I don’t mind dissent. It would be pretty boring if everyone agreed and it’s an important part of our democratic system. But how it’s done is another story, in that it’s often used as a tactic to make the other side look bad, while being masked as political convictions. That passes for democratic dissent today, which I don’t think is good. Nor is selectively taking individual mistakes to paint misleading impressions of a job someone is doing.
Take Theo Epstein for instance. If you look just at his mistakes you can make him look pretty bad if you don’t bother to find out the entire story. Like the 2004 title was actually a combination job where Dan Duquette doesn’t get the credit he deserves for putting key pieces like Manny, Johnny Damon, Derek Lowe, Jason Varitek and Pedro on that team. And while he correctly let Pedro and Derek Lowe walk after that season, out-of-shape David Wells was Pedro’s replacement and he gave big money to a perennial .500 pitcher in Matt Clement. He also released current AL home run leader Carlos Pena at the end of 2006, who’s hit 100 homers since, including 46 in 2007. That seems like a whopper to me.
Then in the winter of 2007 he spent over $200 million on three players. Not quite what the heavily criticized Yankees did this off season, but similar. Julio Lugo is a flat-out bust. JD Drew isn’t a bust, but with him on pace for his third straight 130ish game and 68 RBI season, Theo spent twice as much on him as he should. And then there is Dice-K. This year’s struggle aside, you can make a solid case his $10 million salary is the going rate for a guy who’s won 34 games in two seasons. But when you throw in the $50 million posting fee paid to get his rights, he becomes a $100 million pitcher — which he certainly is not.
The point isn’t to hammer Theo for his mistakes. It’s that everyone makes them and the ones who bring them up most often in a political democracy these days are opponents looking to obscure what really counts — the bottom line. Which for Theo is he did what no one had done the 86 previous in Boston by winning twice in five years. And with a bulging farm system, he has them in position to win this year and in the foreseeable future. That’s darn good and something to think about when someone is ranting and raving about one mistake and not the total picture.

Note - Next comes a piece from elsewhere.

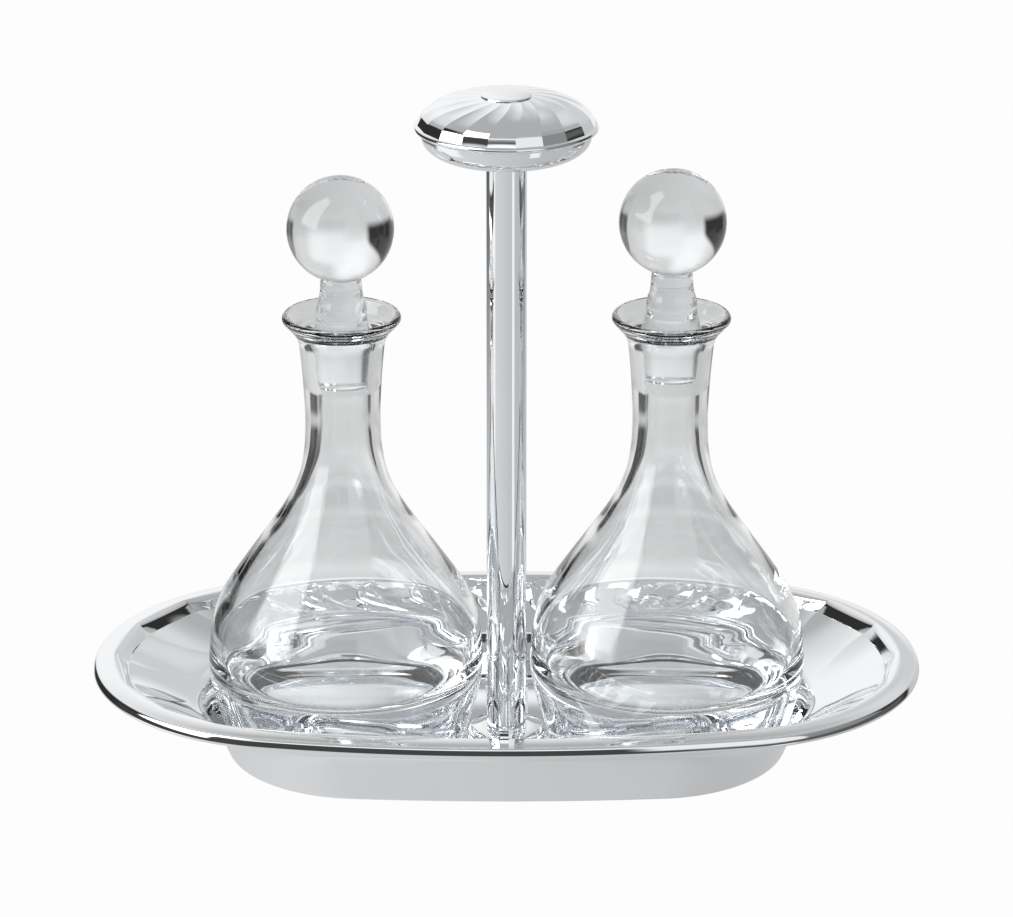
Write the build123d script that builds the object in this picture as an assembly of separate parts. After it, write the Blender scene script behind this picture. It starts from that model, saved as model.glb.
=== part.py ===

That’s the problem with a democracy: it isn’t easy. Even when you’re trying to do the right thing it seems there is always someone on the other side. As Abe Lincoln once said, you can please some of the people all of the time, and all of the people some of the time, but you can’t please all of the people all of the time. Take the reaction to the Manchester School Board’s decision to introduce pay-to-play for extracurricular activities. It was done to keep sports like hockey, wrestling and skiing from being dropped — which is a good thing for more than the kids and parents involved. That made some happy and outraged some others, like the woman who asked on the Union Leader blog, “What’s going to be next, $25 for math class?” Of course, someone else suggested it was a good tax because the one paying out is the person using the service. Both have a point — but what tends to often get lost in the passion of the moment is that the (volunteer) board was trying to do something good. And even if you don’t agree with it, it wouldn’t hurt to appreciate how much all put into their non-paying job.
So that’s what I’m going to think of when I wonder about the greatness of Washington, Jefferson, Franklin and the others from the early days. I’ll listen to those on the other side, if they do the same. I’ll appreciate how much people put in at home and in the wars abroad to make the democracy work. And I’ll fight the impulse to finger-point, to honor all that has been done to lay the ground for the great country we live in.
In other words I’m going to try and not take it all for granted — like most of us do.